The Institutional Collapse: Paralyzed Redressal Mechanisms
The damage caused by these platform failures is compounded by the simultaneous collapse of the institutions designed to provide recourse. A comprehensive study of India's consumer dispute redressal system has uncovered a crisis of capacity. Across the country, consumer courts are buckling under a staggering backlog of over 500,000 cases. This logjam is driven by systemic issues: massive judicial vacancies leave benches empty, while reforms enacted in 2019 have failed to stem the tide due to weak mediation processes and insufficient resources.
This creates a devastating feedback loop for victims of digital fraud. An individual successfully scammed via a fraudulent ad on Instagram faces not only the immediate financial loss but also the near-certainty of a multi-year wait for any potential legal remedy. The knowledge that redress is functionally inaccessible diminishes the perceived risk for fraudsters and further erodes public confidence in engaging in digital transactions. The consumer court system, intended as a safety net, is now seen as a broken institution, undermining the entire social contract of digital commerce.
The Convergence: A Systemic Cybersecurity Risk
For cybersecurity professionals, this situation transcends the typical incident response paradigm. The convergence of these trends represents a systemic risk to the digital trust layer. It's no longer just about defending a perimeter or detecting a specific threat indicator (IoC). The risk is now ambient and structural.
- Erosion of the Identity Layer: The failure to reliably verify advertisers and the proliferation of deepfakes attack the very concept of digital identity. If users cannot trust that a person or entity is who they claim to be on a major platform, the foundation for secure communication and transaction crumbles.
- The Accountability Vacuum: When platforms publicly fail to meet their own enforcement standards and judicial systems are too backlogged to hold anyone accountable, a vacuum of responsibility is created. This vacuum is actively exploited by threat actors who operate with impunity.
- Economic Impact on Security Posture: Organizations must now factor in the increased likelihood of fraud originating from supposedly vetted channels (like platform ads) and the decreased likelihood of legal recovery. This raises the cost of doing business digitally and may force a shift toward more expensive, offline verification processes.
The Path Forward: Rebuilding Digital Trust
Addressing this crisis requires a multi-stakeholder approach that moves beyond siloed solutions.
For Platforms (Like Meta): Investment must shift from reactive takedowns to proactive, pre-emptive verification. This means implementing robust, multi-factor identity checks for financial advertisers before* ads are allowed to run, not after they are reported.
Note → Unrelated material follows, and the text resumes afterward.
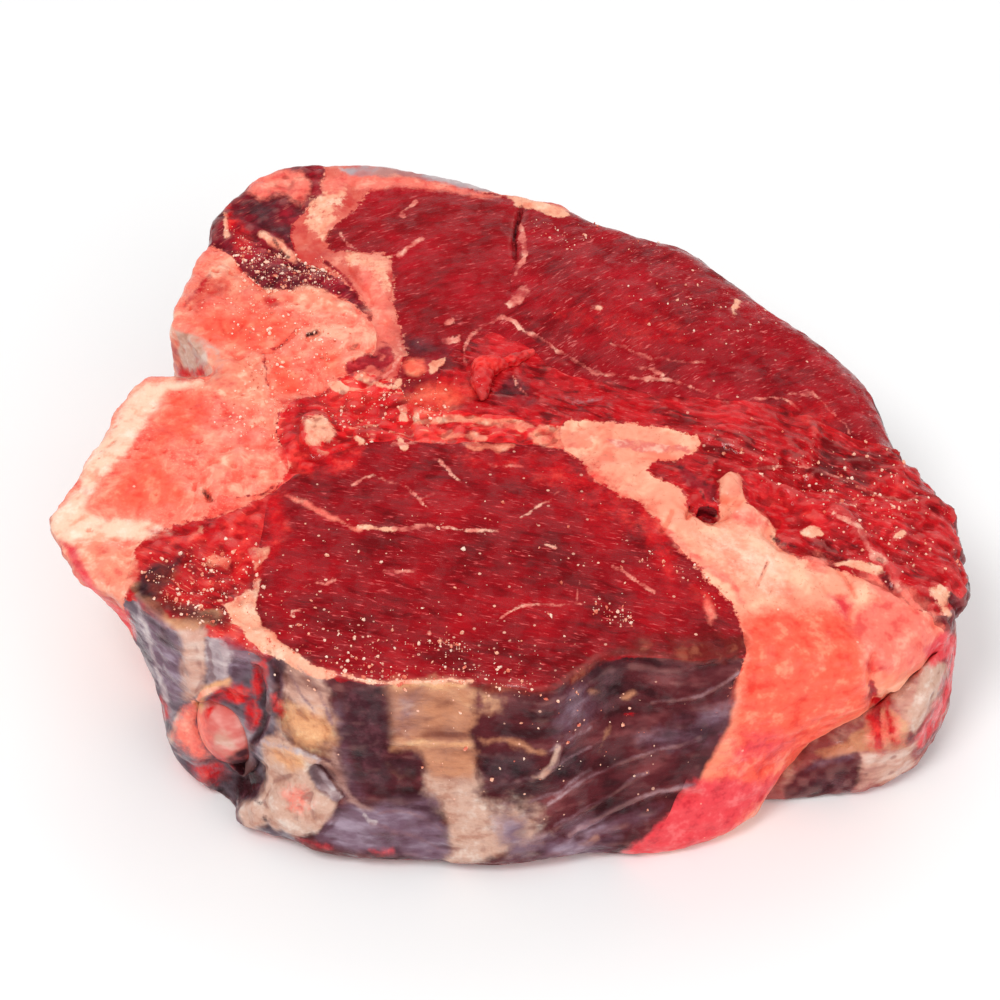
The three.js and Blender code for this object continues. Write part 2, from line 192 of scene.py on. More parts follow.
def smoothLine(points, step):
    # a centripetal Catmull-Rom curve through plan points, sampled about every step mm
    knots = np.array(points, dtype=float)
    knots = np.vstack([2 * knots[0] - knots[1], knots, 2 * knots[-1] - knots[-2]])
    out = []
    for i in range(1, len(knots) - 2):
        p0, p1, p2, p3 = knots[i - 1 : i + 3]
        t1 = max(np.linalg.norm(p1 - p0), 1e-6) ** 0.5
        t2 = t1 + max(np.linalg.norm(p2 - p1), 1e-6) ** 0.5
        t3 = t2 + max(np.linalg.norm(p3 - p2), 1e-6) ** 0.5
        count = max(2, int(np.linalg.norm(p2 - p1) / step))
        for t in np.linspace(t1, t2, count, endpoint=False):
            a1 = p0 * (t1 - t) / t1 + p1 * t / t1
            a2 = p1 * (t2 - t) / (t2 - t1) + p2 * (t - t1) / (t2 - t1)
            a3 = p2 * (t3 - t) / (t3 - t2) + p3 * (t - t2) / (t3 - t2)
            b1 = a1 * (t2 - t) / t2 + a2 * t / t2
            b2 = a2 * (t3 - t) / (t3 - t1) + a3 * (t - t1) / (t3 - t1)
            out.append(b1 * (t2 - t) / (t2 - t1) + b2 * (t - t1) / (t2 - t1))
    out.append(knots[-2])
    return np.array(out)


def newMesh(name, points, faces):
    mesh = bpy.data.meshes.new(name)
    mesh.from_pydata([tuple(p) for p in points], [], [tuple(f) for f in faces])
    mesh.validate()
    return mesh


def newObject(name, mesh):
    thing = bpy.data.objects.new(name, mesh)
    bpy.context.scene.collection.objects.link(thing)
    return thing


def readAll(items, name, width=1, kind=np.int32):
    # one property of all vertices, edges, loops or faces as an array of rows
    flat = np.empty(len(items) * width, dtype=kind)
    items.foreach_get(name, flat)
    return flat.reshape(-1, width) if width > 1 else flat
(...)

Transparency reports must move beyond raw numbers to detail efficacy rates and time-to-detection for fraudulent content.
- For Policymakers and Regulators: The focus should be on creating interoperable digital identity standards and holding platforms liable for verifiable failures in their advertised verification processes. Simultaneously, urgent funding and reform are needed to clear judicial backlogs and create specialized, fast-track digital fraud courts.
- For the Cybersecurity Industry: The community must develop and advocate for standards in cross-platform threat intelligence sharing related to fraudulent actors and methodologies. Security tools for consumers and businesses need to evolve to assess the "trustworthiness" of digital interactions based on verifiable credentials, not just platform reputation.
The digital trust deficit is not a peripheral issue; it is a central vulnerability in our connected world. When verification fails at the platform level and justice fails at the institutional level, the incentive structure for cybercrime becomes overwhelmingly positive. Reversing this trend is the paramount cybersecurity challenge of the coming decade, requiring a fundamental re-architecture of how trust is established, maintained, and enforced in the digital sphere.